What the test actually measures
The certification process is rigorous. The replacement pad is tested against the OE pad it replaces, on the actual vehicle's brake system, across:
- Cold performance — stopping force from cold, simulating the first brake application of the day
- Speed sensitivity — friction at vehicle speeds from 30 km/h up to maximum design speed for the vehicle
- Hot performance / fade resistance — friction maintained under repeated heavy braking, replicating mountain descents and emergency-stop sequences
- Recovery — friction returning to baseline after a cooling period
- Wear rate — comparison of pad and disc wear against the OE pair under matched test conditions
If the replacement pad's performance falls outside the ±15% tolerance window in any of these tests, certification is refused. The certification is granted per pad type, per vehicle application — so a single Messi pad reference might have a single R90 approval covering multiple vehicle fitments, but each fitment is tested individually.
How to read the R90 marking
The certification marking appears in two places: stamped or etched on the back of the pad backplate, and printed on the box. Format:
E1 90R-01234/56
Each section means something specific:
- E1 — the country that issued the approval (E1 = Germany, E2 = France, E3 = Italy, and so on through the European nations). Different countries are responsible for testing different applications.
- 90R — confirms it's a Regulation 90 approval (i.e., a brake friction part)
- 01234 — the unique approval number for that specific pad type
- 56 — extension or revision number, typically reflecting the test cycle the approval covers
If a pad is labelled "ECE R90 Approved" on the box but doesn't carry the corresponding E-number on the part itself, treat it with caution. The marking on the actual pad is the audit trail back to the test data. Box-only claims without matching part-marking are a red flag.
What ECE R90 does NOT cover
This is important because customers sometimes assume R90 means the pad is OE-equivalent in every respect. It does not.
- It does not test noise levels — an R90 pad can still be louder than the OE original
- It does not test pad longevity beyond the initial wear comparison — a pad that meets the wear test on day one might wear faster over the long term
- It does not test pedal feel or modulation — feel can differ from OE while still being technically compliant
- It does not test corrosion resistance of the backplate
- It does not test temperature range beyond the documented test cycles — extreme conditions (towing, performance use) sit outside the standard test envelope
This is why brand quality matters even within the R90-certified category.
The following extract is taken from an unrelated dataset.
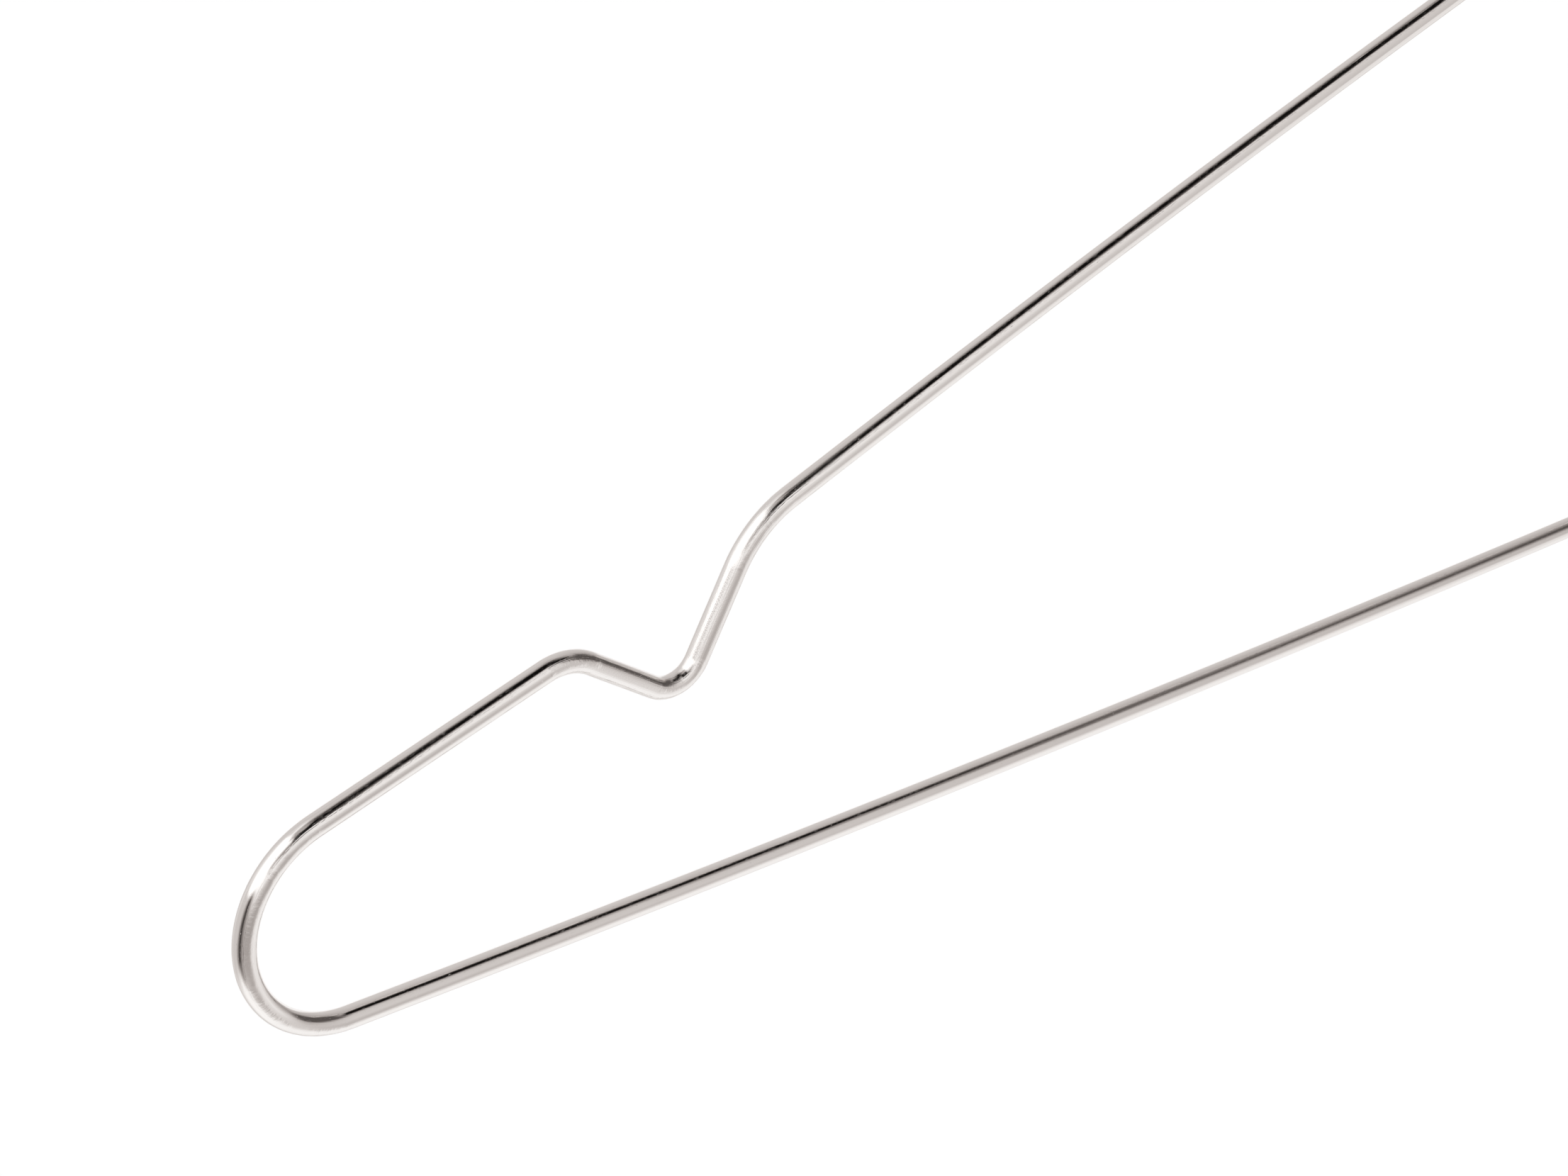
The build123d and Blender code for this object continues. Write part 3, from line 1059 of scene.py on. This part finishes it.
def groove(middle_z):
    """The corners of one turned groove, from its lower lip to its upper lip."""
    return [
        (sleeve_radius, middle_z - groove_width / 2),
        (sleeve_radius - groove_depth, middle_z),
        (sleeve_radius, middle_z + groove_width / 2),
    ]


band_rings = [(sleeve_radius, sleeve_middle_z + height) for height in (-socket_band, socket_band)]
sleeve_profile = [
    (bore_radius + bore_chamfer, sleeve_bottom_z),
    (sleeve_radius - sleeve_chamfer, sleeve_bottom_z),
    (sleeve_radius, sleeve_bottom_z + sleeve_chamfer),
    *groove(sleeve_bottom_z + groove_inset),
    *band_rings,
    *groove(sleeve_top_z - groove_inset),
    (sleeve_radius, sleeve_top_z - sleeve_chamfer),
    (sleeve_radius - sleeve_chamfer, sleeve_top_z),
    (bore_radius + bore_chamfer, sleeve_top_z),
    (bore_radius, sleeve_top_z - bore_chamfer),
    (bore_radius, sleeve_bottom_z + bore_chamfer),
]
sleeve_mesh = bmesh.new()
turn_profile(sleeve_mesh, sleeve_profile, plain=band_rings, closed=True, sides=lathe_sides)
print("The sleeve's blank has", len(sleeve_mesh.faces), "faces")

# %% [markdown]
# Each socket lies along the wire that enters it, so its place comes from the end of the bent
# frame wire. Two cylinders in one mesh are the drill, and a Boolean modifier takes them away.

# %% Sockets of the sleeve


def socket_frame(side):
    """Where one socket's floor is, with its Z axis along the wire and out of the sleeve."""
    outward = Vector((side * cos(radians(neck_climb)), 0.0, -sin(radians(neck_climb))))
    floor_at = Vector((side * socket_floor_reach, 0.0, socket_floor.z))
    return Matrix.Translation(floor_at) @ outward.to_track_quat("Z", "Y").to_matrix().to_4x4()


def drill_sockets(mesh):
    """Cut both sockets out of the sleeve's mesh with a Boolean modifier."""
    bmesh.ops.recalc_face_normals(mesh, faces=mesh.faces)
    drill = bmesh.new()
    drill_radius = frame_wire_radius + socket_clearance
    raised = Matrix.Translation((0.0, 0.0, sleeve_radius / 2 - socket_clearance))
    for side in (-1.0, 1.0):
        bmesh.ops.create_cone(drill, cap_ends=True, segments=ring_sides, depth=sleeve_radius,
                              radius1=drill_radius, radius2=drill_radius,
                              matrix=socket_frame(side) @ raised)
    sleeve_blank = new_object("sleeve_blank", mesh_data("sleeve_blank", mesh))
    socket_drill = new_object("socket_drill", mesh_data("socket_drill", drill))
    cut = sleeve_blank.modifiers.new("sockets", "BOOLEAN")
    cut.object = socket_drill
    cut.operation = "DIFFERENCE"
    cut.solver = "EXACT"
    shown = sleeve_blank.evaluated_get(bpy.context.evaluated_depsgraph_get())
    drilled = bmesh.new()
    drilled.from_mesh(shown.to_mesh())
    shown.to_mesh_clear()
    for thing in (sleeve_blank, socket_drill):
        bpy.data.objects.remove(thing)
    return drilled


add_piece(drill_sockets(sleeve_mesh), "turned_neck_sleeve", sleeve_finish,
          "frame", "neck_sleeve")

# %% Thrust washer and rivet cap
washer_bottom_z = shank_foot_z - washer_thickness
washer_mesh = bmesh.new()
turn_profile(washer_mesh, [
    (spigot_radius + washer_clearance, washer_bottom_z),
    (washer_radius, washer_bottom_z),
    (washer_radius, shank_foot_z),
    (spigot_radius + washer_clearance, shank_foot_z),
], closed=True, sides=lathe_sides)
add_piece(washer_mesh, "stamped_thrust_washer", washer_finish, "hook", "thrust_washer")

cap_mesh = bmesh.new()
turn_profile(cap_mesh, [
    (spigot_radius + cap_clearance, cap_bottom_z),
    (cap_radius - cap_chamfer, cap_bottom_z),
    (cap_radius, cap_bottom_z + cap_chamfer),
    (cap_radius, washer_bottom_z),
    (spigot_radius + cap_clearance, washer_bottom_z),
], closed=True, sides=lathe_sides)
add_piece(cap_mesh, "turned_rivet_cap", cap_finish, "hook", "rivet_cap")

# %% [markdown]
# Where the frame wire enters the sleeve, braze metal has drawn itself into the corner as a
# hollow ring. Its section is spun round the wire's axis as if the sleeve's side were flat, and
# then every vertex slides along the wire until the ring seats on the round side.

# %% Braze fillets
fillet_points = 7


def hollow_section():
    """The concave section of the braze, from the wire out to the sleeve, in (radius, height)."""
    inner = frame_wire_radius + braze_film
    for step in range(fillet_points):
        angle = radians(90.0 * step / (fillet_points - 1))
        yield (inner + braze_leg * (1.0 - cos(angle)), braze_leg * (1.0 - sin(angle)))


def seat_on_sleeve(mesh, frame_at_floor):
    """Slide vertices along the wire so that height zero becomes the sleeve's round side."""
    centre = frame_at_floor.to_translation()
    wire_axis = frame_at_floor.to_3x3() @ Vector((0.0, 0.0, 1.0))
    side_radius = sleeve_radius + braze_film
    for vert in mesh.verts:
        flat = frame_at_floor @ Vector((vert.co.x, vert.co.y, 0.0))
        wall_x = sqrt(side_radius ** 2 - flat.y ** 2) * (1.0 if centre.x > 0.0 else -1.0)
        slide = (wall_x - flat.x) / wire_axis.x
        vert.co = flat + wire_axis * (slide + vert.co.z)


braze_mesh = bmesh.new()
for side in (-1.0, 1.0):
    ring_mesh = bmesh.new()
    section = list(hollow_section()) + [(frame_wire_radius + braze_film, 0.0)]
    turn_profile(ring_mesh, section, plain=section, closed=True)
    seat_on_sleeve(ring_mesh, socket_frame(side))
    ring_data = mesh_data("braze_ring", ring_mesh)
    braze_mesh.from_mesh(ring_data)
    bpy.data.meshes.remove(ring_data)
add_piece(braze_mesh, "flowed_braze_rings", braze_finish, "frame", "braze_fillets")

# %% [markdown]
# Last, the sizes: the size of the frame's box from the first cell is printed.

# %% Sizes, and the end
print("Size of the frame ", [round(b - a, 4) for a, b in zip(cad_low, cad_high)])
An R90 pad from a premium supplier will typically also have noise-damping shims, anti-corrosion backplates, edge chamfering, and bedding-in coatings — none of which are required by R90, all of which separate premium from budget.
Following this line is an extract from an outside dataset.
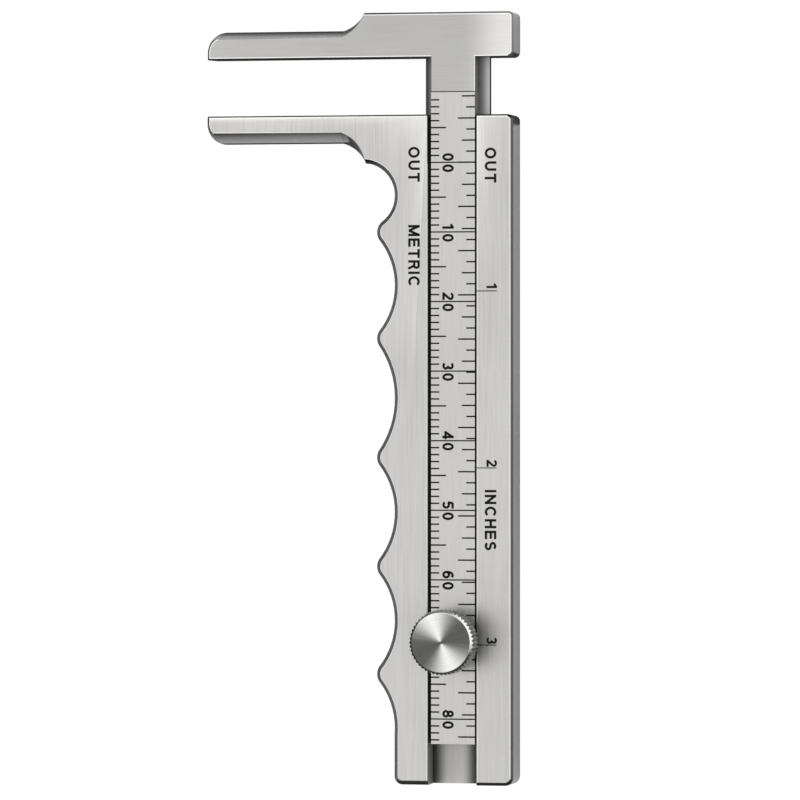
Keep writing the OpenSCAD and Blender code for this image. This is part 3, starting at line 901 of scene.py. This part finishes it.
def paint_strokes(strokes: list[list[Point]], pen: float, size: float) -> Object:
    """Lays strokes of paint with a low crown on the plane Z = 0.

    Args:
        strokes: The strokes, as points; one that ends where it starts is closed.
        pen: Width of the strokes, in the unit of the points.
        size: That unit in metres.

    Returns:
        The mesh object.
    """
    curve = bpy.data.curves.new("strokes", "CURVE")
    curve.dimensions = "3D"
    curve.bevel_depth = pen / 2
    curve.bevel_resolution = 1
    curve.use_fill_caps = True
    for stroke in strokes:
        closed = math.dist(stroke[0], stroke[-1]) < 1e-6
        points = stroke[:-1] if closed else stroke
        spline = curve.splines.new("POLY")
        spline.points.add(len(points) - 1)
        for point, (x, y) in zip(spline.points, points):
            point.co = (x, y, 0.0, 1.0)
        spline.use_cyclic_u = closed
    paint = bpy.data.objects.new("strokes", curve)
    bpy.context.scene.collection.objects.link(paint)
    deselect()
    paint.select_set(True)
    bpy.context.view_layer.objects.active = paint
    bpy.ops.object.convert(target="MESH")
    paint = bpy.context.object
    paint.data.transform(Matrix.Diagonal((size, size, 2 * PROUD * MM / pen, 1.0)))
    return paint


@dataclass
class Marking:
    """One line of lettering that reads downwards, with the tops of the letters to the right.

    Attributes:
        text: The characters.
        left: Left edge, which is the foot of the letters, in millimetres.
        top: Where the first character starts along Y, in millimetres.
        height: Cap height, in millimetres.
        level: Height of the face that carries it, in metres.
        gap: Space between letters, as a share of the cap height.
        pen: Width of the strokes, as a share of the cap height.
    """

    text: str
    left: float
    top: float
    height: float
    level: float
    gap: float = 0.2
    pen: float = 0.21

    @property
    def length(self) -> float:
        """Measures the line.

        Returns:
            Its length along Y, in millimetres.
        """
        table = letter_strokes(self.pen)
        widths = [table[letter][0] for letter in self.text]
        return (sum(widths) + self.gap * (len(widths) - 1)) * self.height

    def build(self) -> Object:
        """Builds the lettering as strokes of paint with a low crown.

        Returns:
            The mesh object, at its place in its mesh.
        """
        table = letter_strokes(self.pen)
        line: list[list[Point]] = []
        along = 0.0
        for letter in self.text:
            width, strokes = table[letter]
            line += [[(along + x, y) for x, y in stroke] for stroke in strokes]
            along += width + self.gap
        letters = paint_strokes(line, self.pen, self.height * MM)
        place = Vector((self.left * MM, self.top * MM, self.level))
        turn = Matrix.Rotation(math.radians(-90), 4, "Z")
        letters.data.transform(Matrix.Translation(place) @ turn)
        return letters


def join(pieces: list[Object], name: str) -> Object:
    """Joins pieces into one object.

    Args:
        pieces: The mesh objects to join.
        name: The joined object's name.

    Returns:
        The joined object.
    """
    deselect()
    for piece in pieces:
        piece.select_set(True)
    bpy.context.view_layer.objects.active = pieces[0]
    if len(pieces) > 1:
        bpy.ops.object.join()
    joined = bpy.context.object
    joined.name = name
    return joined


@dataclass
class Body:
    """The two rails, the back plate between them and their fasteners, with the words and inch numerals."""

    # lefts are X of the feet of the letters; drops run down from the rail's top or from an inch line
    word_height: float = 1.7
    grip_word_left: float = 7.54
    guide_word_left: float = 18.75
    out_drop: float = 4.64
    out_gap: float = 0.23
    guide_out_drop: float = 4.84
    metric_drop: float = 15.88
    metric_gap: float = 0.18
    inches_drop: float = 3.1
    inch_lines: int = 3
    numeral_height: float = 1.55
    numeral_left: float = 19.0
    numeral_gap: float = 0.2
    one_clearance: float = 0.25
    # how far paint keeps from the rail's ends, and how deep under its face the marks' floors lie
    clear_end: float = 2.0
    mark_floor: tuple[float, float] = (0.108, 0.092)

    def steels(self) -> dict[str, Material]:
        """Builds the steels of the two rails.

        Returns:
            The steel of each rail, by the rail's node.
        """
        low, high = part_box("guide_rail")
        clear = self.clear_end * MM
        satin = ("D2D1CF", "BFBEBC", (0.26, 0.34), Grain.ALONG)
        # long marks give it a soft sheen across the rail; its sides and bevels are painted darker as shade,
        # the fixed jaw's bevels carry painted shade and a painted highlight, and its bevels are darker still
        # towards the jaw and at the lower end
        grip_steel = BrushedSteel(
            "brushed_grip_steel",
            *satin,
            flank="858585",
            flank_shade_and_highlight=(
                (36.5, "858585"),
                (36.8, "303030"),
                (36.98, "303030"),
                (37.05, "CCCCCC"),
                (38.4, "242424"),
                (40.76, "202020"),
                (40.82, "858585"),
                (41.0, "858585"),
            ),
            tones_end=-1.5,
            bevel_shades=(Fade("606060", 34.4, 33.4), Fade("606060", -55.2, -54.7)),
        ).build()
        # the same steel, with fine inch lines that keep black paint; its sides and bevels are painted darker
        # as shade, most at its ends
        guide_steel = EngravedSteel(
            "brushed_guide_steel",
            *satin,
            flank="707070",
            bevel="565656",
            bevel_shades=(Fade("808080", 40.35, 40.2), Fade("808080", -55.2, -54.7)),
            low=Vector((low.x, low.y + clear, high.z - self.mark_floor[0] * MM)),
            high=Vector((high.x - clear, high.y - clear, high.z - self.mark_floor[1] * MM)),
        ).build()
        return {"grip_rail": grip_steel, "guide_rail": guide_steel}

    def metal(self) -> None:
        """Dresses the rails, the plate and their fasteners."""
        # the floor lies deep between the rails, so it is duller, with painted shade along both walls
        floor = BrushedSteel(
            "brushed_floor_steel",
            "C6C5C3",
            "AEADAB",
            (0.34, 0.44),
            Grain.ALONG,
            face_shades=(Fade("6A6A6A", -3.7, -1.6), Fade("606060", 2.4, 0.4)),
        ).build()
        # screws are turned and a little greyer; ground pins are finer and lighter
        screw = TurnedPart("turned_screw_steel").build()
        pin = TurnedPart("ground_pin_steel", "C0C0BE", "AAAAA8", (0.22, 0.3)).build()
        edge = PolishedHighlightEdge().build()
        for node, steel in self.steels().items():
            piece = finished_copy(
                node,
                f"{node}_finished",
                [steel, edge],
                HIGHLIGHT_EDGE,
                chamfer=END_CHAMFER,
                tip=node == "grip_rail",
            )
            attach(piece, "frame")
            log.info("%s finished", node)
        dress_nodes(
            {
                "back_plate": floor,
                "grip_rail_screws": screw,
                "guide_rail_screws": screw,
                "grip_rail_dowels": pin,
                "guide_rail_dowels": pin,
                "stop_pin": pin,
            }
        )

    def words(self) -> None:
        """Builds the words and the inch numerals."""
        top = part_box("grip_rail")[1]
        face = top.y / MM
        level = top.z
        height = self.word_height
        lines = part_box("guide_rail")[1].y / MM
        inches = lines - 2 * INCH - self.inches_drop
        grip = [
            Marking("OUT", self.grip_word_left, face - self.out_drop, height, level, self.out_gap),
            Marking("METRIC", self.grip_word_left, face - self.metric_drop, height, level, self.metric_gap),
        ]
        guide = [
            Marking("OUT", self.guide_word_left, face - self.guide_out_drop, height, level, self.out_gap),
            Marking("INCHES", self.guide_word_left, inches, height, level),
        ]
        for count in range(1, self.inch_lines + 1):
            numeral = Marking(f"{count}", self.numeral_left, 0.0, self.numeral_height, level)
            clear = self.numeral_gap + (self.one_clearance if count == 1 else 0.0)
            numeral.top = lines - count * INCH + clear + numeral.length
            guide.append(numeral)
        paint = BlackPaint().build()
        for name, markings in (("grip_rail_words", grip), ("guide_rail_words", guide)):
            lettering = join([m.build() for m in markings], name)
            dress(lettering, paint)
            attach(lettering, "frame")
            log.info("%s built", name)

    def build(self) -> None:
        """Dresses the rails and builds their lettering."""
        self.metal()
        self.words()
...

Look at the back of the pad. If you see a clearly etched or stamped E-number followed by 90R-xxxxx/xx, the pad has been certified. If the pad is bare on the back with no marking, or the marking is only printed on a sticker, the certification claim is unverifiable.
Why this matters in the South African trade
South African law does not yet mandate ECE R90 for aftermarket brake friction parts. Some jurisdictions — the European Union, Israel, Turkey, and a growing list — require R90 by law. The South African market accepts both certified and non-certified pads, which means retailers and distributors carry the responsibility for what they stock and sell on.
For trade staff, R90 is therefore not a legal compliance question — it's a quality signal you can offer your customer. A pad that has passed R90 has been independently verified to brake within OE tolerances. A pad that has not been tested might be fine, or it might be a friction compound that fails under the specific conditions a customer puts it through.
The argument to a workshop or fleet customer is straightforward: "This pad has been certified to brake within 15% of the original. The reason this matters is that under emergency braking, a pad that's even 20% weaker means several extra metres of stopping distance — and that's the exact moment when the difference is dangerous."
Where Messi sits on this
Messi pads are ECE R90 certified across the South African applications stocked by Eurospares. Each pad backplate carries its E-number, and the certification documentation is available for fleet or specification customers who want to audit it. For a workshop selling to retail customers, this is a defendable quality claim. For a fleet manager selecting a vendor, it's a documented performance commitment.
Beyond the R90 baseline, Messi pads also include the components R90 doesn't measure but which trade customers expect: noise-damping shims as standard, OE-spec backplate corrosion protection, edge chamfering for quiet bedding-in, and a friction compound formulated for the temperature ranges typical of South African driving conditions.
Quick summary for the counter
If a customer asks "are these pads certified?" — the answer is yes if the pad backplate carries an E-number followed by 90R-xxxxx. The certification means the pad has been tested to brake within ±15% of the original equipment, across cold, hot, and emergency-stop conditions. It does not cover noise, long-term wear, or extreme conditions — but it does cover the safety-critical performance regulators and informed customers actually care about.